Das aufschlussreichste Zitat kommt ganz am Ende der Ausstellung, es stammt von zwei Bewohnern des Ortes und läuft als Tonbandaufnahme in Endlosschleife: »Wir sind da nie durchgeführt worden«, sagen sie mit Blick auf den gut gehüteten Abstand zwischen Gemeinde und Gedenkstätte. »Erst jetzt haben wir davon mehr mitbekommen.« Die Aufnahme ist erst wenige Jahre alt.
»Es gibt eine neue Offenheit«, sagt Jörg Skriebeleit. Die Nachbarn interessieren sich auf einmal für das KZ, das viele zuvor lieber ignoriert haben. Auch aus Tschechien kommen immer mehr Besucher. Die Grenze verläuft nur ein paar Kilometer entfernt vom Appellplatz, über ganz Böhmen verteilt standen früher Außenlager. »Dort kommt jetzt eine neue Generation von Bürgermeistern ins Amt, die das Thema für sich entdeckt«, sagt Skriebeleit.
In mehreren Städten gibt es an den Orten der einstigen Außenlager schon Denkmäler, selbst tschechische Schulklassen reisen über die Grenze hierher. Zwei Mitarbeiter der Gedenkstätte stammen aus dem Nachbarland und führen die Gruppen in ihrer Muttersprache. Zweimal pro Jahr gibt es in Flossenbürg deutsch-tschechische Fortbildungen, immer sind alle Plätze belegt.
Rückkehr »Was hier in den vergangenen 15 Jahren passiert ist, das ist geradezu unglaublich«, sagt Jack Terry, der Vorsitzende des Internationalen Flossenbürg-Komitees. »Endlich kümmert sich jemand darum!« Als junger Mann hat Terry einst die Haft im Konzentrationslager überlebt, nach dem Krieg ist er in die USA ausgewandert.
Ein einziges Mal ist er anschließend zurückgekehrt an den Tatort – und war erschüttert über die Versuche, das Gedenken zu verhindern. »Damals hatte ich mir geschworen, nie mehr zu kommen.« Erst nach Einrichtung der Gedenkstätte entschied er sich für einen erneuten Besuch – und ist seither regelmäßig in Flossenbürg.

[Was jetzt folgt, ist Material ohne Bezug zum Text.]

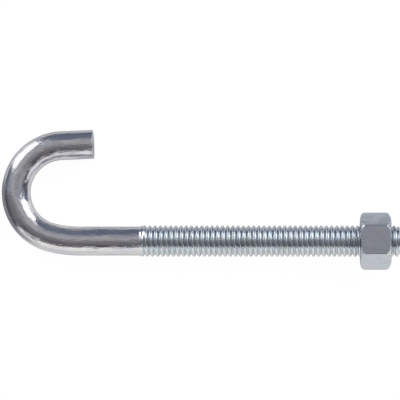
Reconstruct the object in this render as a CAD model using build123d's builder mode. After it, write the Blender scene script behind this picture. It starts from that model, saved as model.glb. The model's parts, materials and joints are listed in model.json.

An die Siedlungshäuser, die sich anstelle der früheren Häftlingsbaracken den Hang hinaufziehen, haben sich Terry und Skriebeleit gewöhnt. Erstens könne man daran ohnehin nichts mehr ändern. Zweitens sei das doch ein lebensgroßes Exponat für den Umgang mit der Vergangenheit. Darin steckt auch das nächste umfangreiche Thema, an dem Skriebeleit mit seinen Kollegen arbeiten will. »Kriegsopferkonkurrenz« nennt er es. In der Siedlung entstanden vor allem Häuser für Heimatvertriebene aus Böhmen, bis heute heißt die Straße über dem KZ-Gelände Sudetenstraße.
Dass gerade an dieser Stelle mit Blick auf die Häftlingsbaracken eine Siedlung für die Sudetendeutschen entstand, wurde in den 50er- Jahren als Triumph über die Kriegsvergangenheit zelebriert. »Heime des Glücks auf einer Stätte des Leides«, war damals zu lesen. Auch das gehört inzwischen zur Geschichte des Ortes.